Thirdly, what Singer calls the “aftermarket” is also affecting the department stores, with more and more women buying second-hand or “pre-loved” clothing and accessories from luxury websites such as Therearreal.com. Finally, Singer points to the mega-growth of the health and wellness industry, which is also taking huge sums of money that might in the past have been spent in traditional department stores.

In addition, to all that there is Amazon, which is expected to overtake Bloomingdale’s owner Macy’s this year as the seller of what in the US is known as “apparel”. Many grand department stores in New York are using new technology as one way to tackle the “headwinds”. Neiman Marcus, for instance, added features to its app that mean a friend could paragraph a pair of shoes and ask Neiman Marcus whether it stocks them or a similar design.
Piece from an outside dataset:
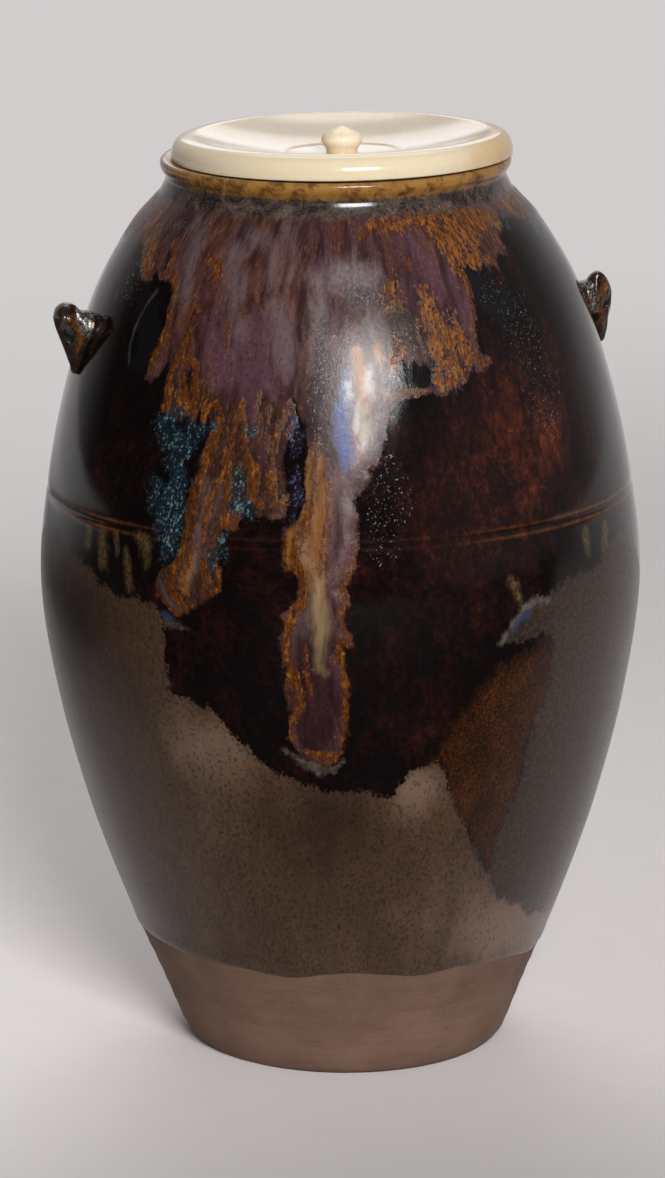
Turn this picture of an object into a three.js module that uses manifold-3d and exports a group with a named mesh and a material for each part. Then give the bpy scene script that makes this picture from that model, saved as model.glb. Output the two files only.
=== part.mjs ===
// A lugged, iron-glazed stoneware tea caddy with a turned ivory lid.
// Millimetres, +Z up. The origin is the centre of the foot's flat base, and the front faces -Y.
import * as THREE from 'three';
import Module from 'manifold-3d';
import { mergeVertices } from 'three/addons/utils/BufferGeometryUtils.js';

const wasm = await Module();
wasm.setup();

// Driving dimensions of the jar
const jarHeight = 101.8;
const bellyRadius = 34;
const bellyHeight = 54;
const footRadius = 17.9;
const lipRadius = 19.55;
const lipOverhang = 0.2;
const lipHeight = 2.9;
const lipThickness = 2.75;
const lipRoll = 1.15;
const lipSlope = 0.18;
const wall = 3.2;
const floorThickness = 5;
const footTrim = 0.6;
const jarLean = THREE.MathUtils.degToRad(0.66);
const neckRadius = lipRadius - lipOverhang;
const neckHeight = jarHeight - lipHeight;
const mouthRadius = lipRadius - lipThickness;

// Driving dimensions of the glaze layers
const coatThickness = 0.45;
const layerGap = 0.25;
const innerGlazeDepth = 5;
const pourThickness = 0.4;
const pourDrop = 1.7;
const pourTop = neckHeight - pourDrop;
const grooveHeight = 65;
const grooveHalfWidth = 0.5;
const grooveDepth = 0.25;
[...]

On top of that, its stores now have “Memory Mirrors”, which offer customers 360 degree views of exactly how they look in the chosen garment.

Re-imagining Department Stores

Several department stores are beginning to offer food, while there is a recognition that their stores  had not kept pace will all technology has to offer. Seamless omni-channel service is now mandatory.

Marigay McKee, former chef merchant at Harrods and former president of Saks Fifth  Avenue, who now runs strategic business development company, MM Luxe Consulting, believes, “We have to bring the love and the humanity back into the experience of shopping. Stores need to concentrate on what I call ‘the three Es” – emotion, environment and experience-if they are to appeal to today’s customers.”

This means doing things like ringing up customers when an item comes in that the assistant feels the customer would like, letting people buy a dress in Chicago and change it in New York, or allowing them to buy online and return to a store ( or vice versa).

Hardy, of The Future Laboratory, identifies one of the key problems for modern-day department stored as the dramatic decline in the time customers spend in stores. “Managers need to work out how to get shoppers to stay longer, “ he says. “ They need to bring popular culture back into stores.”

One area with significant growth potential is wellness, health and beauty, and what Hardy call “self- transformation”.    Saks Fifth Avenue offers skiing lessons. There are also boot-camp-style exercise classes and therapy treatments, from the natural to the high tech. Customers can also buy a Peleton exercise bicycle and follow spinning classes from home on a screen attached to the handle bars.

In London, department store, Harvey Nichols, is enticing customers into its stores and keeping them longer. It has invested a great deal in beauty and wellness, opening a new beauty lounge. As well as offering treatments such as LED facial, cryotherapy and vitamin and nutrient injections, the beauty lounge offer make-up masterclasses. It also makes a [pint of always having something exceptional to offer connected with these events.

A Harvey Nichols’s Department Store in London

The Future

Meanwhile a buying director of Liberty, which struggled for many years but is now trading profitability believes firmly  that department stores are here to stay, but says they have to offer a compelling reason for customers to visit. “I try to enhance all the things that you cannot get online-this means we offer advice and in-depth knowledge about our products. It is all about eccentricity and the story behind a product. “I also see us as neighbourhood store.”

McKee, with her experience of managing retailers on both UK and US, is a believer in the future of department stores, but says they need to remember that they “have to become the host or hostess, while the customer is the guest”.

What is indisputable is that no stores can expect to survive if, as The Future Laboratory’s Hardy puts it, “all they do is to try to sell us more stuff”.


Reference: Lucia van der Post, Retail of two cities, Financial Times, How to spend it, October 7 2017.